Başbakan Erdoğan'ın dış siyasetini başarılı bulmam. Ama iç siyasetteki başarısı genellikle ortalamanın üzerindedir. Cumhurbaşkanlığı sürecinde izlediği iletişim stratejisi ise derslerde örnek gösterilecek türden.
Muhalefetin elbirliğiyle Erdoğan'ı cumhurbaşkanı yapma uğraşısı ortada. Erdoğan ise muhalefetin onu çekmeye çalıştığı savaş alanına girmiyor. Aksine kendi oyun alanını yaratıyor.
Susmanın gücünü keşfetmiş gibi. O cumhurbaşkanlığı konusunda sustukça diğerleri konuşuyor. Suskunluğunu öyle laflarla bölüyor ki, ajite etmek ister gibi bir hali var. Ortam ajitasyona zaten uygun. Basın toplantısında "çelik çomak verdik oynasınlar" diyor.
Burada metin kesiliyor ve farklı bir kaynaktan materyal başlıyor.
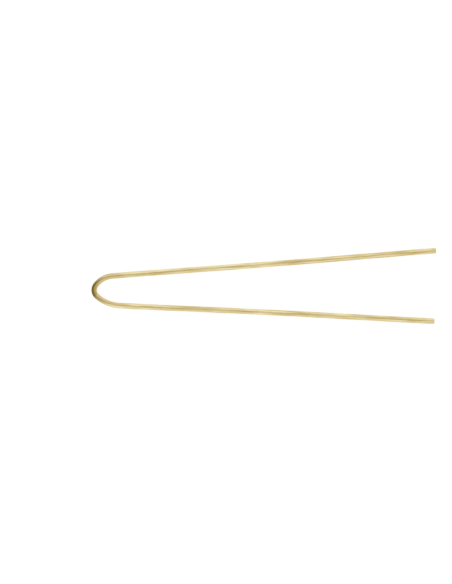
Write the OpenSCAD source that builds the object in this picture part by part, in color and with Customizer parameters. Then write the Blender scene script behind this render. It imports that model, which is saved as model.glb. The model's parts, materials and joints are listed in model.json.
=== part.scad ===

Ne küçümseyici bir ifade.
Teke Tek'te "Bizden herhangi bir şey duymayacaksınız derken aslında planı uygulamaya başladık" demesi sessizliğin stratejisini ortaya koyuyor. Elbette gürültü yapmayı muhalefet sananların anlaması zor bir bakış açısı.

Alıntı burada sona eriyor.